Despite all that, the solution must be that, prior to formal negotiations, the Israelis say that when they sit down they will announce as a first step the freezing of settlement expansion including, albeit reluctantly, in east Jerusalem. I say that although there was no precondition in the past for there to be no settlements. The Palestinians will, prior to formal negotiations, need to confirm that Hamas and the Palestinian Authority will, when they sit down, accept, albeit reluctantly, the state of Israel and cease rocket attacks on Israeli towns. Both sides must get to the table knowing that those will be the opening announcements. Then peace negotiations will concentrate on fixing the borders between Israel and the new Palestinian state. That will need to involve acceptance of the three large Israeli settlements just on the West Bank side of the 1967 line, with the Palestinian state receiving other Israeli land of equal size to compensate.

All that has been on the table for a long time. At a stroke, the settlements that other noble Lords have deplored, spread throughout the West Bank with connecting roads, will disappear. They will be taken over by the Palestinian state. If we get to that stage, we can forget about history, because it is about the future of a Palestinian state without that spread of settlements, just as Israel moved all its settlers out of Gaza—to get what? More rockets raining on it. Towns such as Sderot and Ashkelon in southern Israel will stop having rockets raining down upon them. The residents of southern Israel can cease to worry about how near the nearest air raid shelter is. In Sderot, every bus stop is an air raid shelter. That is how they and their children live.

I started my contribution to the debate by talking about the threat from Iran. This very week has seen rockets from Gaza into Israel. Many of those rockets originated in Iran. Forget how it all started and why that has happened; rockets have been raining down on those southern Israeli towns for a long time.

My noble friend Lord Eccles, who is not in the Chamber at the moment, talked about water resources. Water is such an important resource in the Middle East. He should read in Hansard the wonderful debate on water that we had in this Chamber, when I and other noble Lords spoke about the progress that has been made in the region. Within two years, Israel will get virtually all its drinking water from desalination plants; and Gaza, with access to the sea, could have exactly that if peace can rein.

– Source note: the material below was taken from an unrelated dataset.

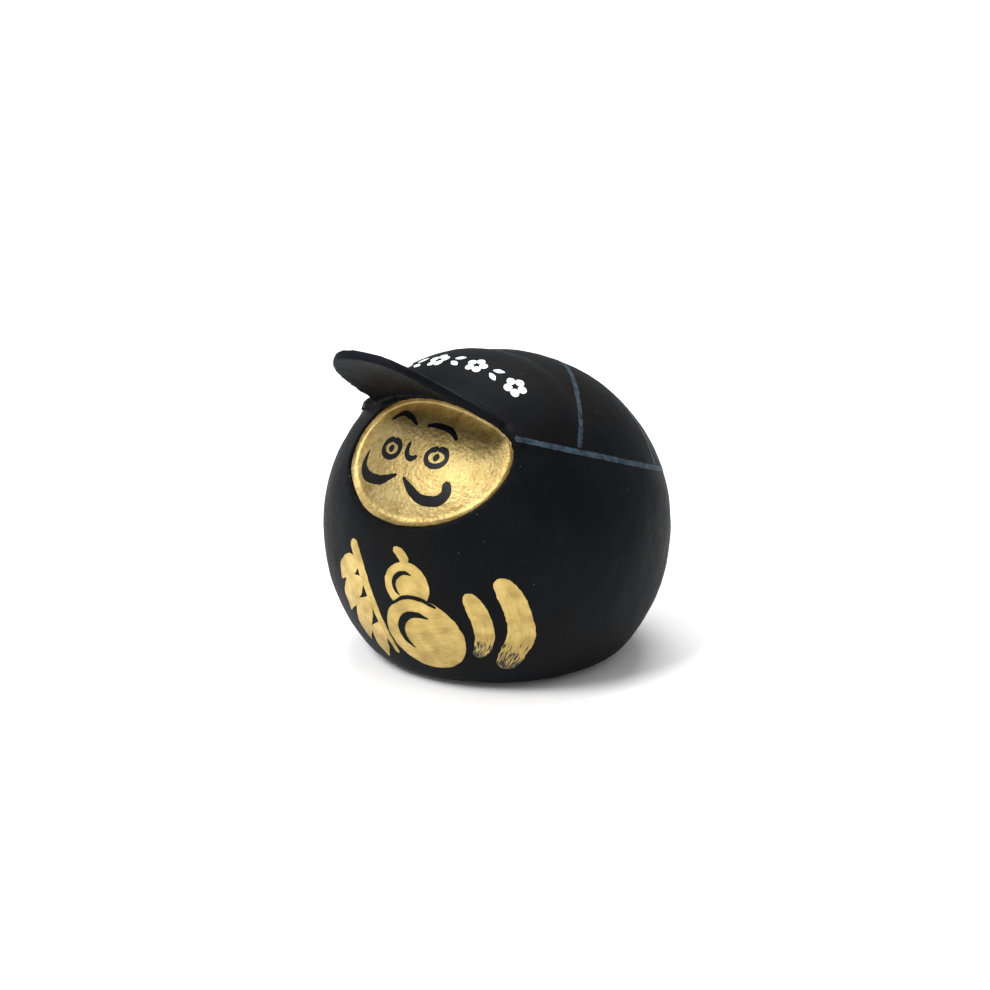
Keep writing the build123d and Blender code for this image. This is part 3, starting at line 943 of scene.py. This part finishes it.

For progress to be achieved on all sides, we must answer the question: do we want our people to live under continual threat or are we prepared to compromise for peace? When my noble friend replies, I hope that he will be able to assure us what Her Majesty’s Government will do to influence Iran’s intentions and that, even if it looks a bleak prospect, the future for the Palestinian-Israel dispute is for both sides to sit down at the negotiating table.